100 000 tonnes de farine sont commandées annuellement par Maurice. C’est ce qu’affirme Nasser Moraby. Ce taux est destiné à la production de plusieurs produits dont le pain, les dholl puris entre autres. Hélas, les données sur la consommation et fabrication spécifiques du pain ne sont pas disponibles.

Jayen Chellum, de l’ACIM : «C’est une demande exorbitante»
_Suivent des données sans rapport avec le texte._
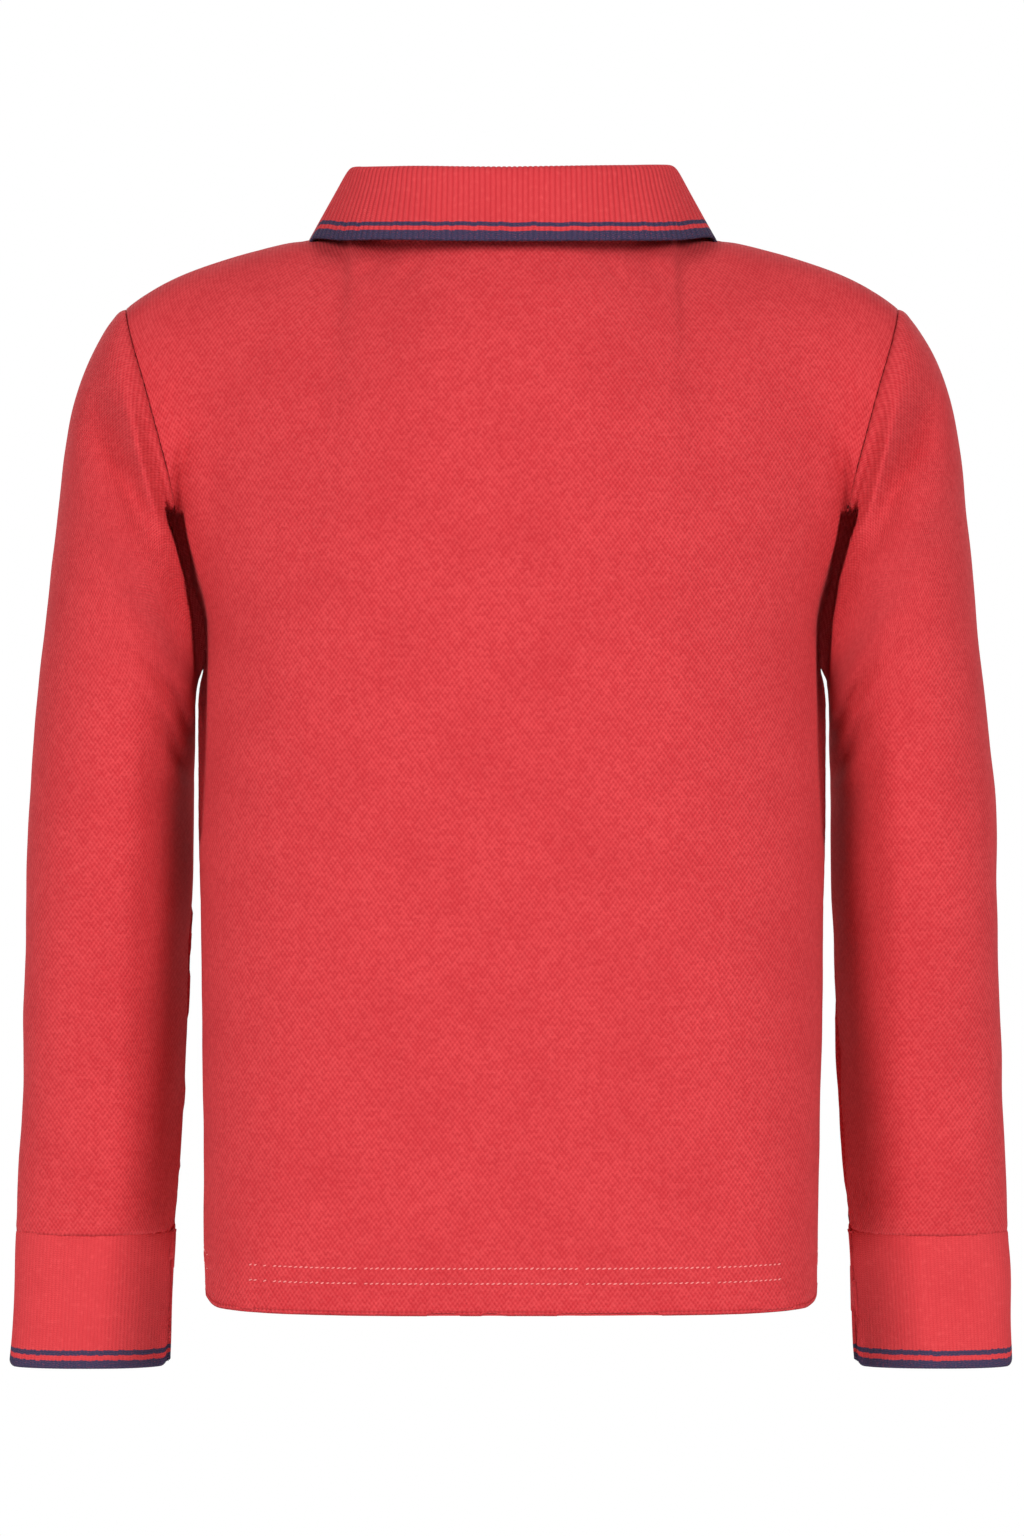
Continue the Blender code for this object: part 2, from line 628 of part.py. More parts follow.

Il ne mange pas de ce pain-là. En effet, la révision de prix demandée par l’Association des propriétaires de boulangeries lui laisse un goût amer. Jayen Chellum, de l’Association des Consommateurs de l’île Maurice (ACIM), la perçoit comme étant «exorbitante». «Il faut avoir tous les chiffres et voir sur quoi les boulangers se basent pour leur demande. Combien de pains sont planifiés ? Est-ce plus les pains traditionnels ou spéciaux qui sont produits ? Sur quoi perçoivent-ils des pertes etc. ?» s’interroge-t-il. D’autres éléments comme la disponibilité journalière et la qualité sont aussi à considérer selon lui dans la considération de cette révision de prix.